_GIVEN REQUEST_:
Return every line of the material exactly.

_GIVEN DATA_:
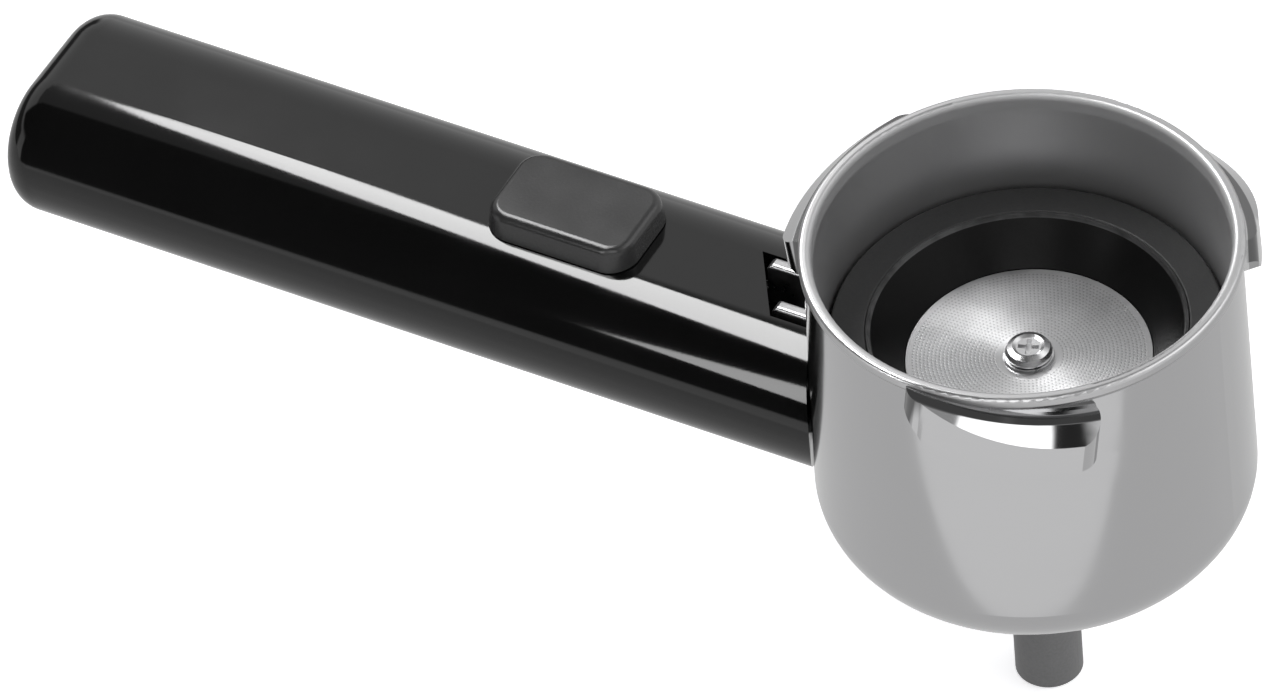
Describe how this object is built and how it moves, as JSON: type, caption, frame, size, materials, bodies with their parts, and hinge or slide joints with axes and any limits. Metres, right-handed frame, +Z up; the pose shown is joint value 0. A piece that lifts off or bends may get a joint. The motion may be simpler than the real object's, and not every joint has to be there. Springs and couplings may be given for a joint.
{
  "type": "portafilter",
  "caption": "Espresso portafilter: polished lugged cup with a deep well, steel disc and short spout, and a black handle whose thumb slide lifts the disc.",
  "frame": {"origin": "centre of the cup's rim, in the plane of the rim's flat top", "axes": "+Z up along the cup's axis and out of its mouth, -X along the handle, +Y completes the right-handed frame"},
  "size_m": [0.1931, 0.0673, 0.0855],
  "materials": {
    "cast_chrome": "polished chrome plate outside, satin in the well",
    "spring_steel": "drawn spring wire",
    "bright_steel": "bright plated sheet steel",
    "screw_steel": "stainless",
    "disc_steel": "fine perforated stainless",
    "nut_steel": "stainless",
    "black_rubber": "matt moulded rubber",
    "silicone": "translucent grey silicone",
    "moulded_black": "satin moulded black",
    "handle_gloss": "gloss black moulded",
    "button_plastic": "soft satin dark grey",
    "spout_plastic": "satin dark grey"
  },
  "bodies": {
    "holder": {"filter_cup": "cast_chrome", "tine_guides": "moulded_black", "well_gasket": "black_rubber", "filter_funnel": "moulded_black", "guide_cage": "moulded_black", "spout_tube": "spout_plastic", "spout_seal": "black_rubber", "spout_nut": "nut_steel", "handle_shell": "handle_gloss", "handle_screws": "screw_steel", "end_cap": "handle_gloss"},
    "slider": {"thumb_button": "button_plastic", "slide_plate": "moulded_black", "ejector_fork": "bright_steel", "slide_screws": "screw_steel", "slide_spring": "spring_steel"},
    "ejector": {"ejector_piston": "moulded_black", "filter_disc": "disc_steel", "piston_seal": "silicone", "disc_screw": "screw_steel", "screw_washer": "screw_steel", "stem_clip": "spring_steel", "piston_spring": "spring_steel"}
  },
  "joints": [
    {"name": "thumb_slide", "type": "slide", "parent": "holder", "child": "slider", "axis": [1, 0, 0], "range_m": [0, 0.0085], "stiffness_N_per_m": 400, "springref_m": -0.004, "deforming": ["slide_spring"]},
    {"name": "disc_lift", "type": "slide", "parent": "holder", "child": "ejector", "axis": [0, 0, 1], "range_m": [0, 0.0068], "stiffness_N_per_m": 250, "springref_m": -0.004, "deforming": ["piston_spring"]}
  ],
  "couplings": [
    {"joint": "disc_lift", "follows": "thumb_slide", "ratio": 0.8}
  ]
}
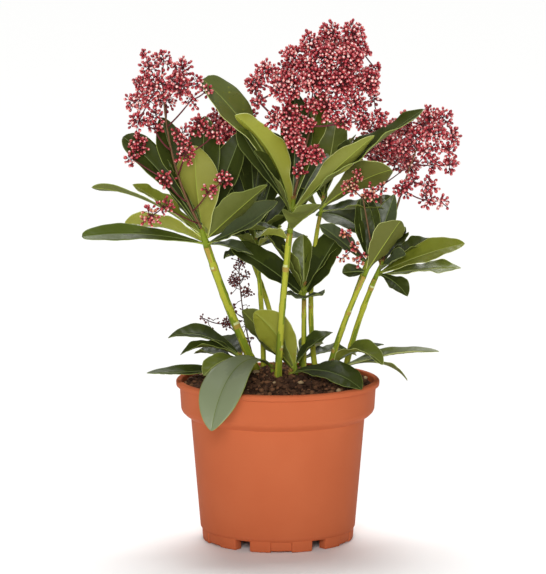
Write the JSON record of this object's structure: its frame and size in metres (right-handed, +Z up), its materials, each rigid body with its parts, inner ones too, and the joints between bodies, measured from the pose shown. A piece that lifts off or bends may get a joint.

_TASK RESULT_:
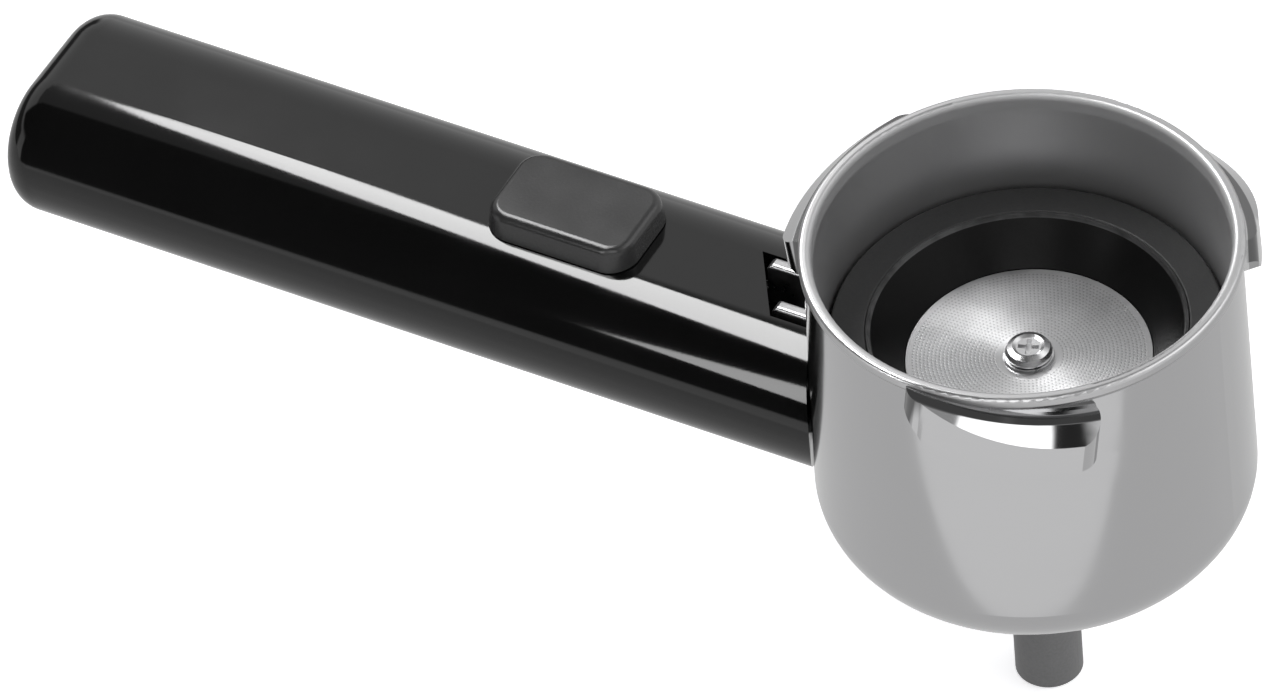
Describe how this object is built and how it moves, as JSON: type, caption, frame, size, materials, bodies with their parts, and hinge or slide joints with axes and any limits. Metres, right-handed frame, +Z up; the pose shown is joint value 0. A piece that lifts off or bends may get a joint. The motion may be simpler than the real object's, and not every joint has to be there. Springs and couplings may be given for a joint.
{
  "type": "portafilter",
  "caption": "Espresso portafilter: polished lugged cup with a deep well, steel disc and short spout, and a black handle whose thumb slide lifts the disc.",
  "frame": {"origin": "centre of the cup's rim, in the plane of the rim's flat top", "axes": "+Z up along the cup's axis and out of its mouth, -X along the handle, +Y completes the right-handed frame"},
  "size_m": [0.1931, 0.0673, 0.0855],
  "materials": {
    "cast_chrome": "polished chrome plate outside, satin in the well",
    "spring_steel": "drawn spring wire",
    "bright_steel": "bright plated sheet steel",
    "screw_steel": "stainless",
    "disc_steel": "fine perforated stainless",
    "nut_steel": "stainless",
    "black_rubber": "matt moulded rubber",
    "silicone": "translucent grey silicone",
    "moulded_black": "satin moulded black",
    "handle_gloss": "gloss black moulded",
    "button_plastic": "soft satin dark grey",
    "spout_plastic": "satin dark grey"
  },
  "bodies": {
    "holder": {"filter_cup": "cast_chrome", "tine_guides": "moulded_black", "well_gasket": "black_rubber", "filter_funnel": "moulded_black", "guide_cage": "moulded_black", "spout_tube": "spout_plastic", "spout_seal": "black_rubber", "spout_nut": "nut_steel", "handle_shell": "handle_gloss", "handle_screws": "screw_steel", "end_cap": "handle_gloss"},
    "slider": {"thumb_button": "button_plastic", "slide_plate": "moulded_black", "ejector_fork": "bright_steel", "slide_screws": "screw_steel", "slide_spring": "spring_steel"},
    "ejector": {"ejector_piston": "moulded_black", "filter_disc": "disc_steel", "piston_seal": "silicone", "disc_screw": "screw_steel", "screw_washer": "screw_steel", "stem_clip": "spring_steel", "piston_spring": "spring_steel"}
  },
  "joints": [
    {"name": "thumb_slide", "type": "slide", "parent": "holder", "child": "slider", "axis": [1, 0, 0], "range_m": [0, 0.0085], "stiffness_N_per_m": 400, "springref_m": -0.004, "deforming": ["slide_spring"]},
    {"name": "disc_lift", "type": "slide", "parent": "holder", "child": "ejector", "axis": [0, 0, 1], "range_m": [0, 0.0068], "stiffness_N_per_m": 250, "springref_m": -0.004, "deforming": ["piston_spring"]}
  ],
  "couplings": [
    {"joint": "disc_lift", "follows": "thumb_slide", "ratio": 0.8}
  ]
}
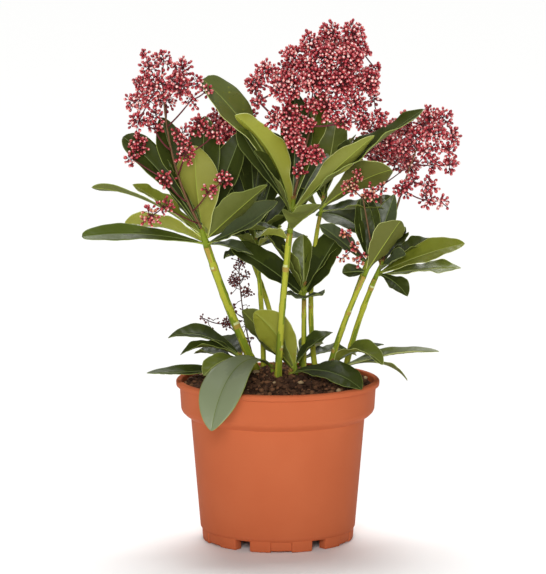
Write the JSON record of this object's structure: its frame and size in metres (right-handed, +Z up), its materials, each rigid body with its parts, inner ones too, and the joints between bodies, measured from the pose shown. A piece that lifts off or bends may get a joint.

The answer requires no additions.